Excerpted records:
::::::::::
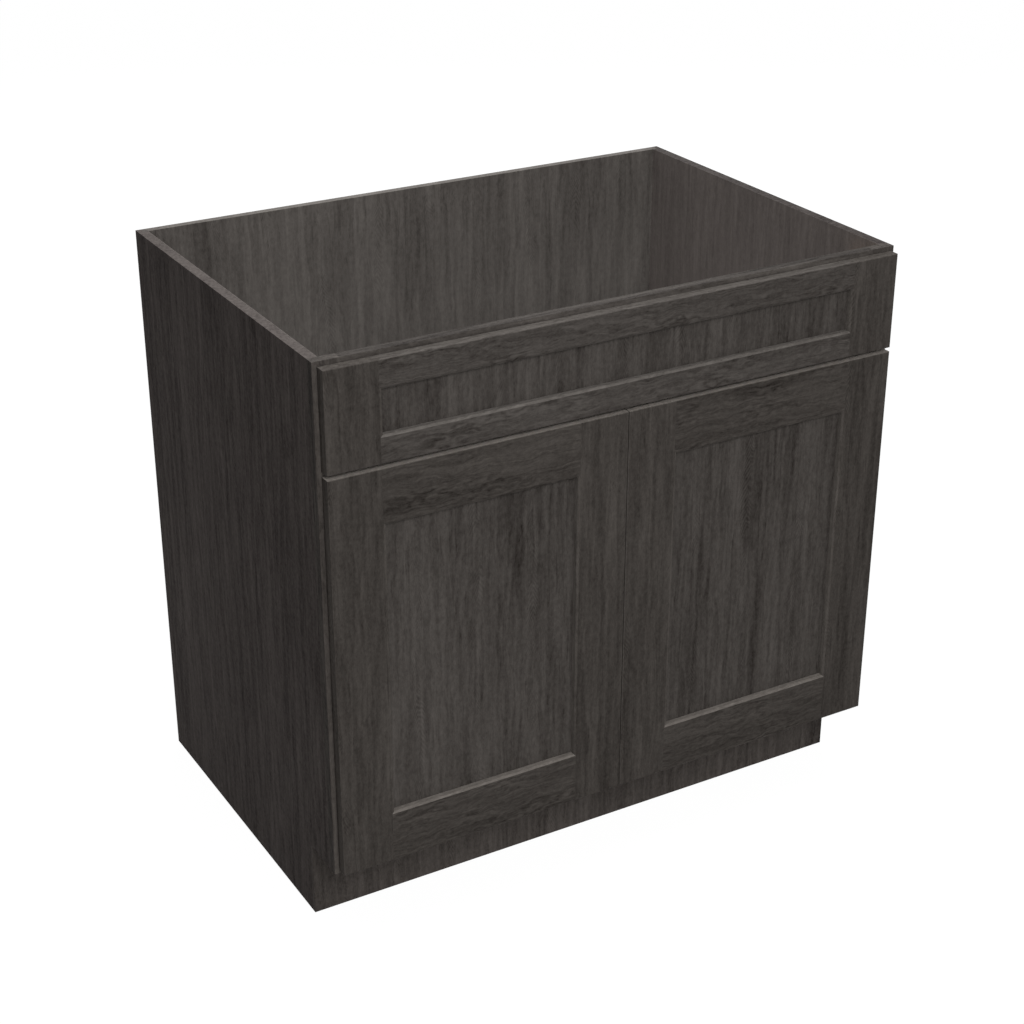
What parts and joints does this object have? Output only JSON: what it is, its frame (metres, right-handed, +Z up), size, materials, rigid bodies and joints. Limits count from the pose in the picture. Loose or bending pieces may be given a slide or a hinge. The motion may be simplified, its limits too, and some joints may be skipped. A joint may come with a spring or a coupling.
{
  "type": "sink base cabinet",
  "caption": "Open-topped sink base cabinet with face frame, framed flat-panel doors on concealed hinges, a fixed false drawer front and a recessed toe kick.",
  "frame": {"origin": "on the floor, under the middle of the whole cabinet, doors included", "axes": "+X to the right as seen by a person who faces the doors, +Y from the doors to the wall, +Z up"},
  "size_m": [0.9144, 0.6276, 0.8763],
  "materials": {
    "stained_wood": "satin charcoal stain over open-grained wood",
    "bare_wood": "unfinished softwood and plywood",
    "nickel_plated_steel": "pressed steel with satin nickel plating",
    "zinc_plated_steel": "zinc plated screws",
    "clear_bumper": "soft translucent plastic"
  },
  "bodies": {
    "cabinet": {"back_panel": "stained_wood", "back_panel_screws": "zinc_plated_steel", "corner_block_left": "bare_wood", "corner_block_right": "bare_wood", "false_front_bottom_rail": "stained_wood", "false_front_panel": "stained_wood", "false_front_screws": "zinc_plated_steel", "false_front_spacers": "clear_bumper", "false_front_stile_left": "stained_wood", "false_front_stile_right": "stained_wood", "false_front_top_rail": "stained_wood", "floor_panel": "stained_wood", "floor_support": "bare_wood", "frame_bottom_rail": "stained_wood", "frame_middle_rail": "stained_wood", "frame_pocket_screws": "zinc_plated_steel", "frame_stile_left": "stained_wood", "frame_stile_right": "stained_wood", "frame_top_rail": "stained_wood", "left_hinge_arm_screws": "zinc_plated_steel", "left_lower_hinge_arm": "nickel_plated_steel", "left_upper_hinge_arm": "nickel_plated_steel", "right_hinge_arm_screws": "zinc_plated_steel", "right_lower_hinge_arm": "nickel_plated_steel", "right_upper_hinge_arm": "nickel_plated_steel", "side_panel_left": "stained_wood", "side_panel_right": "stained_wood", "toe_kick_board": "bare_wood", "toe_kick_cover": "stained_wood"},
    "left_door": {"left_door_bottom_rail": "stained_wood", "left_door_bumpers": "clear_bumper", "left_door_hinge_stile": "stained_wood", "left_door_meeting_stile": "stained_wood", "left_door_panel": "stained_wood", "left_door_top_rail": "stained_wood", "left_hinge_cup_screws": "zinc_plated_steel", "left_lower_hinge_cup": "nickel_plated_steel", "left_lower_hinge_pin": "nickel_plated_steel", "left_upper_hinge_cup": "nickel_plated_steel", "left_upper_hinge_pin": "nickel_plated_steel"},
    "right_door": {"right_door_bottom_rail": "stained_wood", "right_door_bumpers": "clear_bumper", "right_door_hinge_stile": "stained_wood", "right_door_meeting_stile": "stained_wood", "right_door_panel": "stained_wood", "right_door_top_rail": "stained_wood", "right_hinge_cup_screws": "zinc_plated_steel", "right_lower_hinge_cup": "nickel_plated_steel", "right_lower_hinge_pin": "nickel_plated_steel", "right_upper_hinge_cup": "nickel_plated_steel", "right_upper_hinge_pin": "nickel_plated_steel"}
  },
  "joints": [
    {"name": "left_door_hinge", "type": "hinge", "parent": "cabinet", "child": "left_door", "pos_m": [-0.44385, -0.3066, 0.42], "axis": [0, 0, -1], "range_deg": [0, 105]},
    {"name": "right_door_hinge", "type": "hinge", "parent": "cabinet", "child": "right_door", "pos_m": [0.44385, -0.3066, 0.42], "axis": [0, 0, 1], "range_deg": [0, 105]}
  ]
}
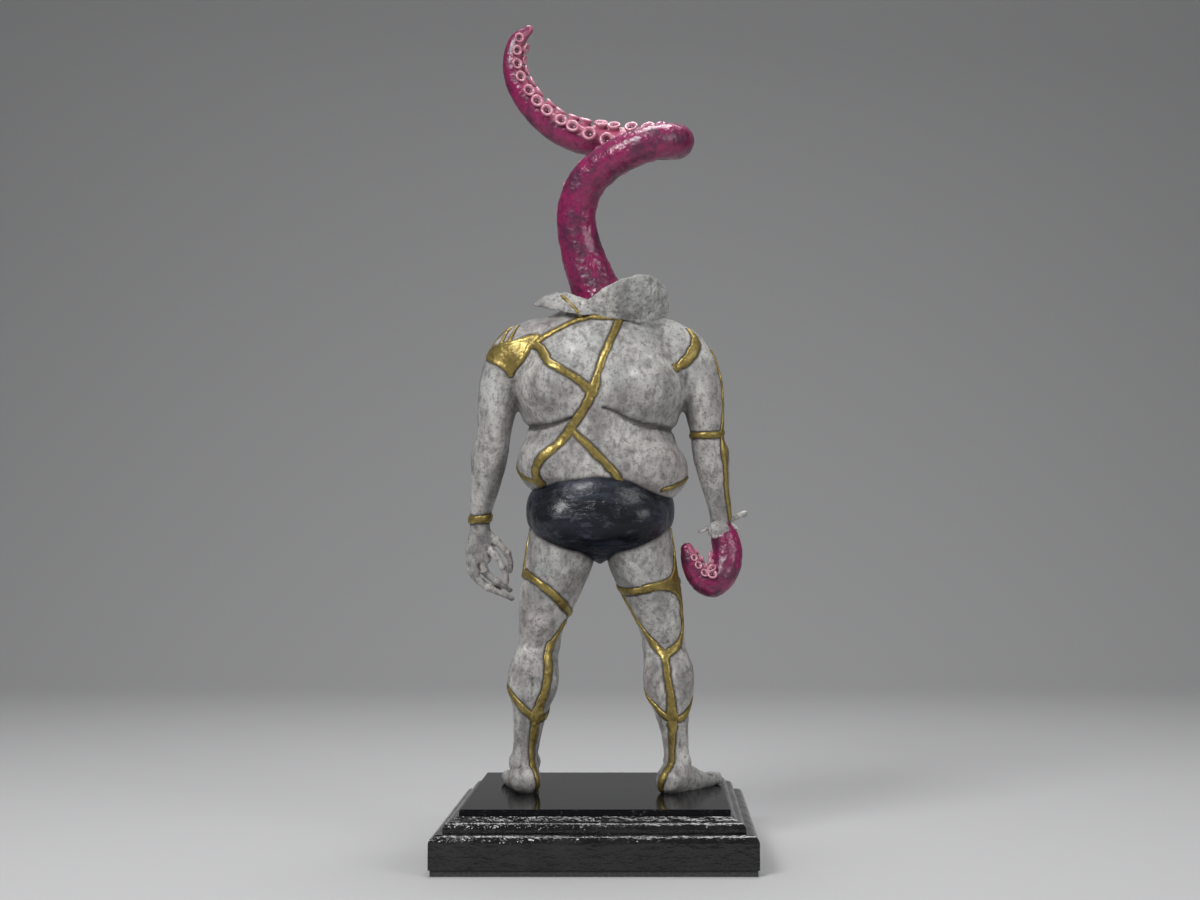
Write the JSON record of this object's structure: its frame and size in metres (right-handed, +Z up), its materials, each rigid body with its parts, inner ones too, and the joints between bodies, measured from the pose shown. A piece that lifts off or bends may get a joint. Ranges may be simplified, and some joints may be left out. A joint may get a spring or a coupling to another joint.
{
  "type": "octopus figurine",
  "caption": "Headless stone-grey statuette on a black stepped plinth, with gold mended cracks and magenta octopus arms in place of its head and one hand.",
  "frame": {"origin": "centre of the plinth's underside, on the floor", "axes": "+Z up, +Y the way the figure faces, away from the picture's camera, +X to the figure's right hand"},
  "size_m": [0.1524, 0.1524, 0.4249],
  "materials": {
    "stone": "satin",
    "gold": "satin",
    "tentacle": "gloss",
    "sucker": "gloss",
    "trunks_gloss": "gloss",
    "plinth_black": "gloss",
    "plate_mirror": "mirror",
    "pad_black": "matte",
    "steel": "brushed"
  },
  "bodies": {
    "root": {"base_pad": "pad_black", "plinth_block": "plinth_black", "plinth_moulding": "plinth_black", "plinth_top_plate": "plate_mirror", "plinth_screws": "steel", "rod_washers": "steel", "rod_nuts": "steel", "left_leg_rod": "steel", "right_leg_rod": "steel", "left_arm_wire": "steel", "right_arm_wire": "steel", "spine_rod": "steel", "neck_arm_wire": "steel", "wrist_arm_wire": "steel", "upper_torso": "stone", "lower_torso": "stone", "trunks": "trunks_gloss", "left_thigh": "stone", "right_thigh": "stone", "left_calf": "stone", "right_calf": "stone", "left_foot": "stone", "right_foot": "stone", "left_arm": "stone", "left_hand": "stone", "right_upper_arm": "stone", "right_forearm": "stone", "wrist_petals": "stone", "collar_left_flap": "stone", "collar_right_flap": "stone", "collar_front_left_flap": "stone", "collar_front_right_flap": "stone", "neck_octopus_arm": "tentacle", "neck_suckers": "sucker", "wrist_octopus_arm": "tentacle", "wrist_suckers": "sucker", "back_seams": "gold", "waist_seams": "gold", "shoulder_seam": "gold", "front_seams": "gold", "hip_seams": "gold", "left_shoulder_patch": "gold", "right_shoulder_crescent": "gold", "right_arm_seams": "gold", "left_leg_seams": "gold", "right_leg_seams": "gold", "left_wrist_band": "gold", "right_elbow_band": "gold", "left_thigh_band": "gold", "left_shin_band": "gold", "right_thigh_band": "gold", "right_shin_band": "gold"}
  },
  "joints": []
}
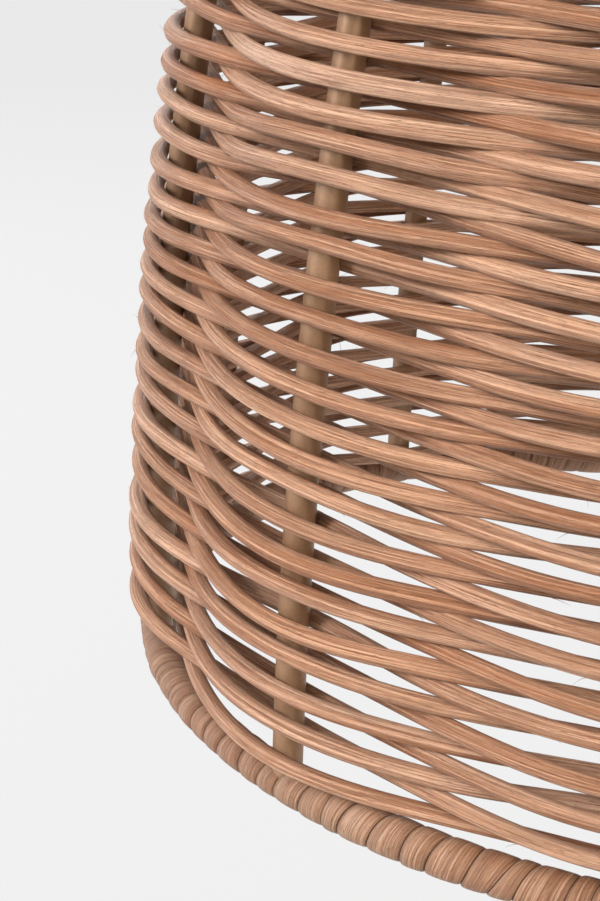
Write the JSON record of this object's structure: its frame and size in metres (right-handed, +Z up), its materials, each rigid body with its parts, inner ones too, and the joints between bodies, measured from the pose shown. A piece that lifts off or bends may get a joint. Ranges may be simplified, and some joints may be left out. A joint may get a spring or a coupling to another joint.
{
  "type": "lamp shade",
  "caption": "Drum-shaped lamp shade, woven from round rattan over upright steel rods, with bound rims and a three-armed fitter.",
  "frame": {"origin": "centre of the fitter ring's hole, level with the ring's top face", "axes": "+Z up along the shade's axis, out of its smaller mouth; +X through the first stake"},
  "size_m": [0.2448, 0.2459, 0.1972],
  "materials": {
    "coated_steel": "satin taupe powder coat",
    "rattan_core": "bare split-fibre rattan core",
    "rattan_peel": "bare flat rattan peel"
  },
  "bodies": {
    "root": {"bottom_ring": "coated_steel", "top_ring": "coated_steel", "stake_01": "coated_steel", "stake_02": "coated_steel", "stake_03": "coated_steel", "stake_04": "coated_steel", "stake_05": "coated_steel", "stake_06": "coated_steel", "stake_07": "coated_steel", "stake_08": "coated_steel", "stake_09": "coated_steel", "stake_10": "coated_steel", "stake_11": "coated_steel", "fitter_arm_1": "coated_steel", "fitter_arm_2": "coated_steel", "fitter_arm_3": "coated_steel", "fitter_ring": "coated_steel", "reed_01": "rattan_core", "reed_02": "rattan_core", "reed_03": "rattan_core", "reed_04": "rattan_core", "reed_05": "rattan_core", "reed_06": "rattan_core", "reed_07": "rattan_core", "reed_08": "rattan_core", "reed_09": "rattan_core", "reed_10": "rattan_core", "reed_11": "rattan_core", "reed_12": "rattan_core", "reed_13": "rattan_core", "bottom_ring_binding": "rattan_peel", "top_ring_binding": "rattan_peel"}
  },
  "joints": []
}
::::::::::
Exercise goal: Reproduce the full listing word for word.

Expected answer:
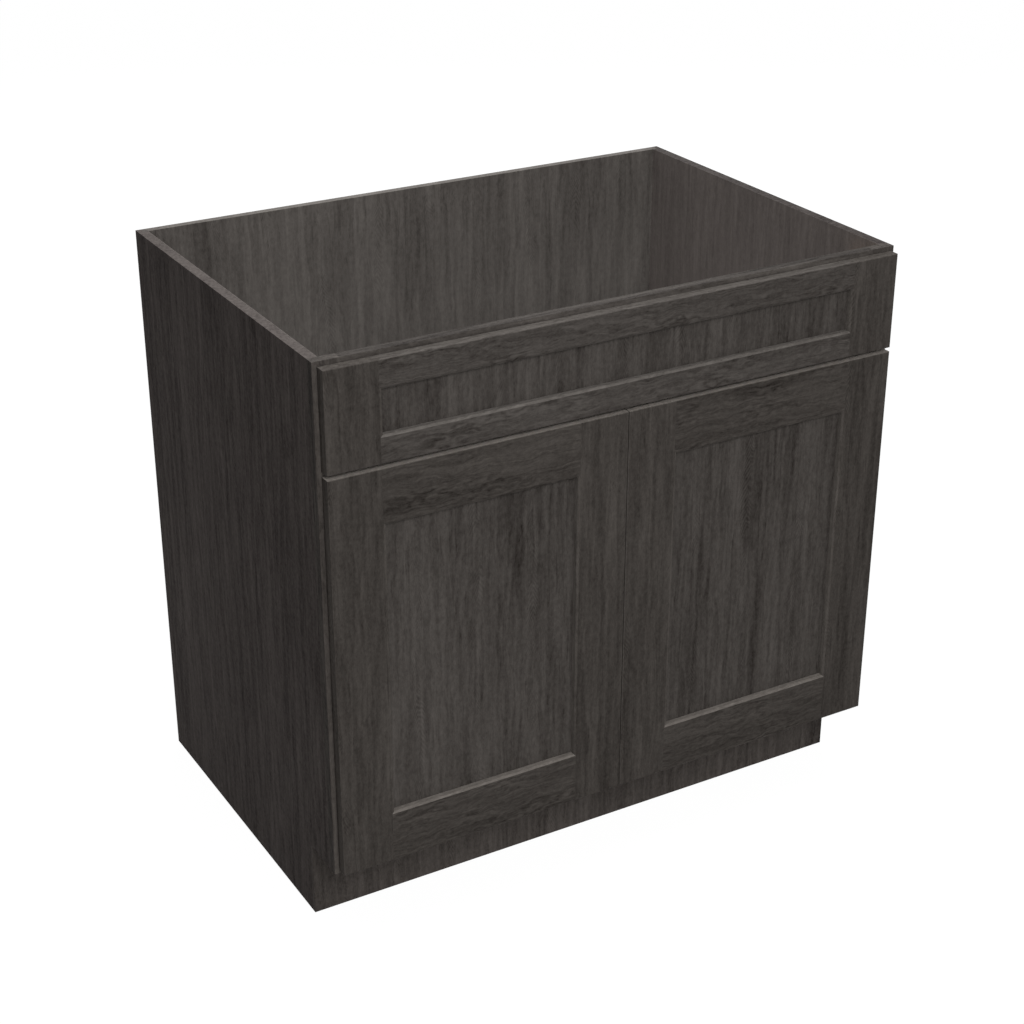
What parts and joints does this object have? Output only JSON: what it is, its frame (metres, right-handed, +Z up), size, materials, rigid bodies and joints. Limits count from the pose in the picture. Loose or bending pieces may be given a slide or a hinge. The motion may be simplified, its limits too, and some joints may be skipped. A joint may come with a spring or a coupling.
{
  "type": "sink base cabinet",
  "caption": "Open-topped sink base cabinet with face frame, framed flat-panel doors on concealed hinges, a fixed false drawer front and a recessed toe kick.",
  "frame": {"origin": "on the floor, under the middle of the whole cabinet, doors included", "axes": "+X to the right as seen by a person who faces the doors, +Y from the doors to the wall, +Z up"},
  "size_m": [0.9144, 0.6276, 0.8763],
  "materials": {
    "stained_wood": "satin charcoal stain over open-grained wood",
    "bare_wood": "unfinished softwood and plywood",
    "nickel_plated_steel": "pressed steel with satin nickel plating",
    "zinc_plated_steel": "zinc plated screws",
    "clear_bumper": "soft translucent plastic"
  },
  "bodies": {
    "cabinet": {"back_panel": "stained_wood", "back_panel_screws": "zinc_plated_steel", "corner_block_left": "bare_wood", "corner_block_right": "bare_wood", "false_front_bottom_rail": "stained_wood", "false_front_panel": "stained_wood", "false_front_screws": "zinc_plated_steel", "false_front_spacers": "clear_bumper", "false_front_stile_left": "stained_wood", "false_front_stile_right": "stained_wood", "false_front_top_rail": "stained_wood", "floor_panel": "stained_wood", "floor_support": "bare_wood", "frame_bottom_rail": "stained_wood", "frame_middle_rail": "stained_wood", "frame_pocket_screws": "zinc_plated_steel", "frame_stile_left": "stained_wood", "frame_stile_right": "stained_wood", "frame_top_rail": "stained_wood", "left_hinge_arm_screws": "zinc_plated_steel", "left_lower_hinge_arm": "nickel_plated_steel", "left_upper_hinge_arm": "nickel_plated_steel", "right_hinge_arm_screws": "zinc_plated_steel", "right_lower_hinge_arm": "nickel_plated_steel", "right_upper_hinge_arm": "nickel_plated_steel", "side_panel_left": "stained_wood", "side_panel_right": "stained_wood", "toe_kick_board": "bare_wood", "toe_kick_cover": "stained_wood"},
    "left_door": {"left_door_bottom_rail": "stained_wood", "left_door_bumpers": "clear_bumper", "left_door_hinge_stile": "stained_wood", "left_door_meeting_stile": "stained_wood", "left_door_panel": "stained_wood", "left_door_top_rail": "stained_wood", "left_hinge_cup_screws": "zinc_plated_steel", "left_lower_hinge_cup": "nickel_plated_steel", "left_lower_hinge_pin": "nickel_plated_steel", "left_upper_hinge_cup": "nickel_plated_steel", "left_upper_hinge_pin": "nickel_plated_steel"},
    "right_door": {"right_door_bottom_rail": "stained_wood", "right_door_bumpers": "clear_bumper", "right_door_hinge_stile": "stained_wood", "right_door_meeting_stile": "stained_wood", "right_door_panel": "stained_wood", "right_door_top_rail": "stained_wood", "right_hinge_cup_screws": "zinc_plated_steel", "right_lower_hinge_cup": "nickel_plated_steel", "right_lower_hinge_pin": "nickel_plated_steel", "right_upper_hinge_cup": "nickel_plated_steel", "right_upper_hinge_pin": "nickel_plated_steel"}
  },
  "joints": [
    {"name": "left_door_hinge", "type": "hinge", "parent": "cabinet", "child": "left_door", "pos_m": [-0.44385, -0.3066, 0.42], "axis": [0, 0, -1], "range_deg": [0, 105]},
    {"name": "right_door_hinge", "type": "hinge", "parent": "cabinet", "child": "right_door", "pos_m": [0.44385, -0.3066, 0.42], "axis": [0, 0, 1], "range_deg": [0, 105]}
  ]
}
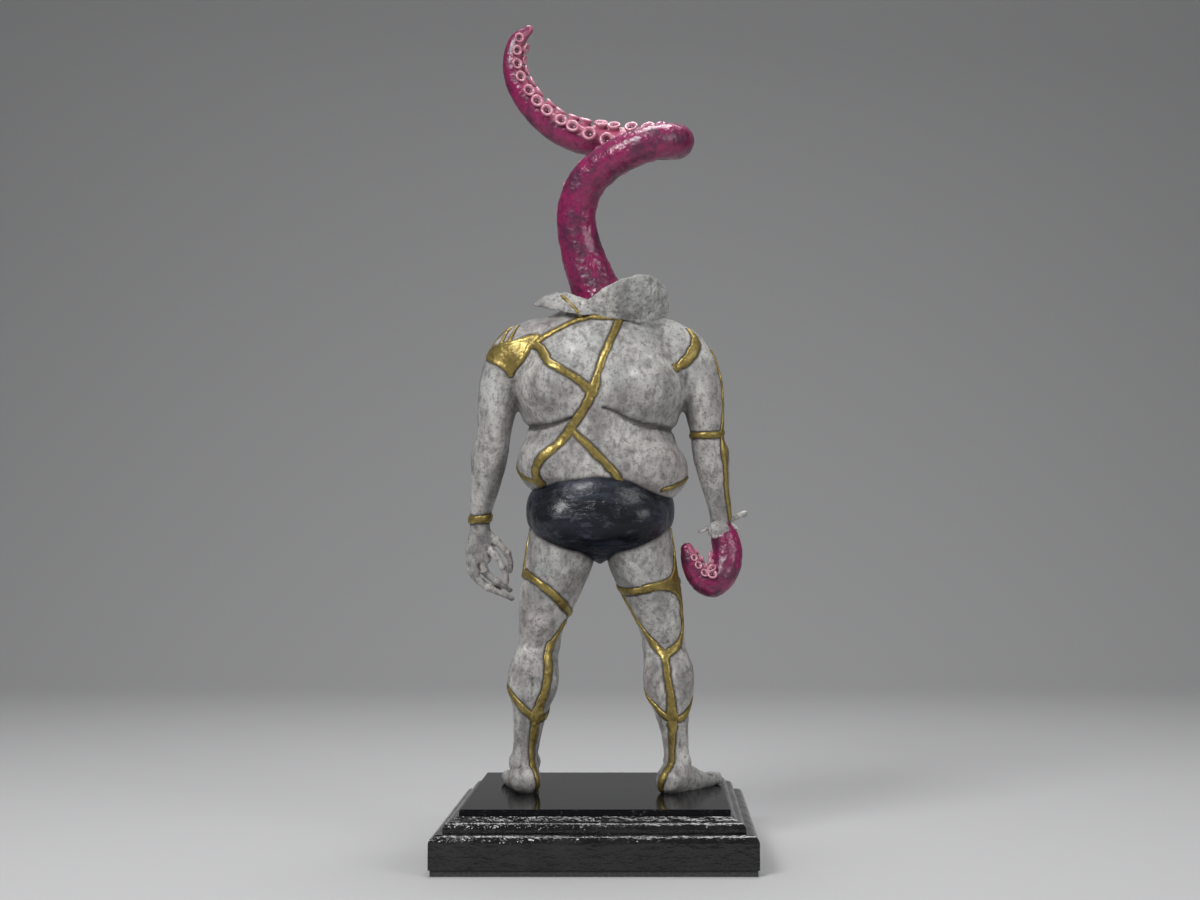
Write the JSON record of this object's structure: its frame and size in metres (right-handed, +Z up), its materials, each rigid body with its parts, inner ones too, and the joints between bodies, measured from the pose shown. A piece that lifts off or bends may get a joint. Ranges may be simplified, and some joints may be left out. A joint may get a spring or a coupling to another joint.
{
  "type": "octopus figurine",
  "caption": "Headless stone-grey statuette on a black stepped plinth, with gold mended cracks and magenta octopus arms in place of its head and one hand.",
  "frame": {"origin": "centre of the plinth's underside, on the floor", "axes": "+Z up, +Y the way the figure faces, away from the picture's camera, +X to the figure's right hand"},
  "size_m": [0.1524, 0.1524, 0.4249],
  "materials": {
    "stone": "satin",
    "gold": "satin",
    "tentacle": "gloss",
    "sucker": "gloss",
    "trunks_gloss": "gloss",
    "plinth_black": "gloss",
    "plate_mirror": "mirror",
    "pad_black": "matte",
    "steel": "brushed"
  },
  "bodies": {
    "root": {"base_pad": "pad_black", "plinth_block": "plinth_black", "plinth_moulding": "plinth_black", "plinth_top_plate": "plate_mirror", "plinth_screws": "steel", "rod_washers": "steel", "rod_nuts": "steel", "left_leg_rod": "steel", "right_leg_rod": "steel", "left_arm_wire": "steel", "right_arm_wire": "steel", "spine_rod": "steel", "neck_arm_wire": "steel", "wrist_arm_wire": "steel", "upper_torso": "stone", "lower_torso": "stone", "trunks": "trunks_gloss", "left_thigh": "stone", "right_thigh": "stone", "left_calf": "stone", "right_calf": "stone", "left_foot": "stone", "right_foot": "stone", "left_arm": "stone", "left_hand": "stone", "right_upper_arm": "stone", "right_forearm": "stone", "wrist_petals": "stone", "collar_left_flap": "stone", "collar_right_flap": "stone", "collar_front_left_flap": "stone", "collar_front_right_flap": "stone", "neck_octopus_arm": "tentacle", "neck_suckers": "sucker", "wrist_octopus_arm": "tentacle", "wrist_suckers": "sucker", "back_seams": "gold", "waist_seams": "gold", "shoulder_seam": "gold", "front_seams": "gold", "hip_seams": "gold", "left_shoulder_patch": "gold", "right_shoulder_crescent": "gold", "right_arm_seams": "gold", "left_leg_seams": "gold", "right_leg_seams": "gold", "left_wrist_band": "gold", "right_elbow_band": "gold", "left_thigh_band": "gold", "left_shin_band": "gold", "right_thigh_band": "gold", "right_shin_band": "gold"}
  },
  "joints": []
}
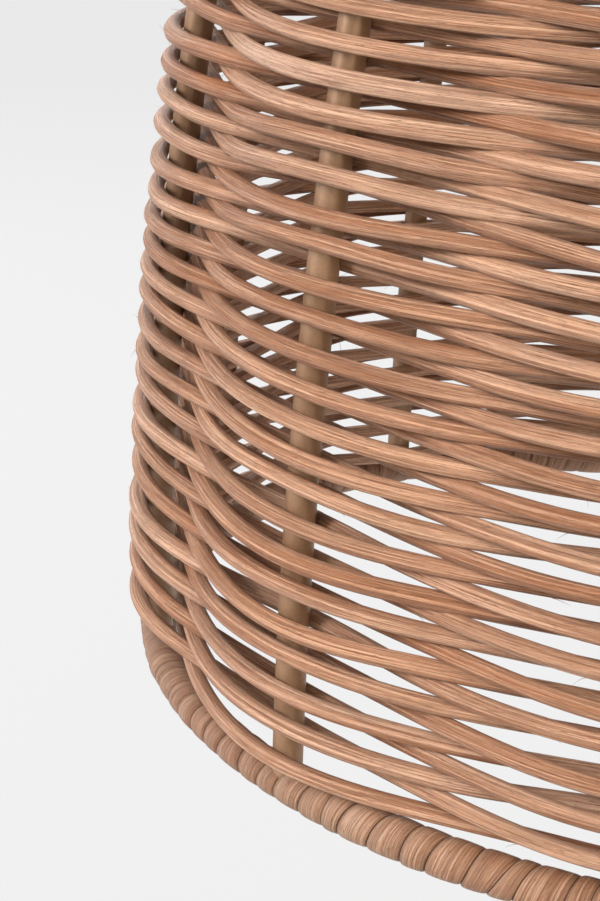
Write the JSON record of this object's structure: its frame and size in metres (right-handed, +Z up), its materials, each rigid body with its parts, inner ones too, and the joints between bodies, measured from the pose shown. A piece that lifts off or bends may get a joint. Ranges may be simplified, and some joints may be left out. A joint may get a spring or a coupling to another joint.
{
  "type": "lamp shade",
  "caption": "Drum-shaped lamp shade, woven from round rattan over upright steel rods, with bound rims and a three-armed fitter.",
  "frame": {"origin": "centre of the fitter ring's hole, level with the ring's top face", "axes": "+Z up along the shade's axis, out of its smaller mouth; +X through the first stake"},
  "size_m": [0.2448, 0.2459, 0.1972],
  "materials": {
    "coated_steel": "satin taupe powder coat",
    "rattan_core": "bare split-fibre rattan core",
    "rattan_peel": "bare flat rattan peel"
  },
  "bodies": {
    "root": {"bottom_ring": "coated_steel", "top_ring": "coated_steel", "stake_01": "coated_steel", "stake_02": "coated_steel", "stake_03": "coated_steel", "stake_04": "coated_steel", "stake_05": "coated_steel", "stake_06": "coated_steel", "stake_07": "coated_steel", "stake_08": "coated_steel", "stake_09": "coated_steel", "stake_10": "coated_steel", "stake_11": "coated_steel", "fitter_arm_1": "coated_steel", "fitter_arm_2": "coated_steel", "fitter_arm_3": "coated_steel", "fitter_ring": "coated_steel", "reed_01": "rattan_core", "reed_02": "rattan_core", "reed_03": "rattan_core", "reed_04": "rattan_core", "reed_05": "rattan_core", "reed_06": "rattan_core", "reed_07": "rattan_core", "reed_08": "rattan_core", "reed_09": "rattan_core", "reed_10": "rattan_core", "reed_11": "rattan_core", "reed_12": "rattan_core", "reed_13": "rattan_core", "bottom_ring_binding": "rattan_peel", "top_ring_binding": "rattan_peel"}
  },
  "joints": []
}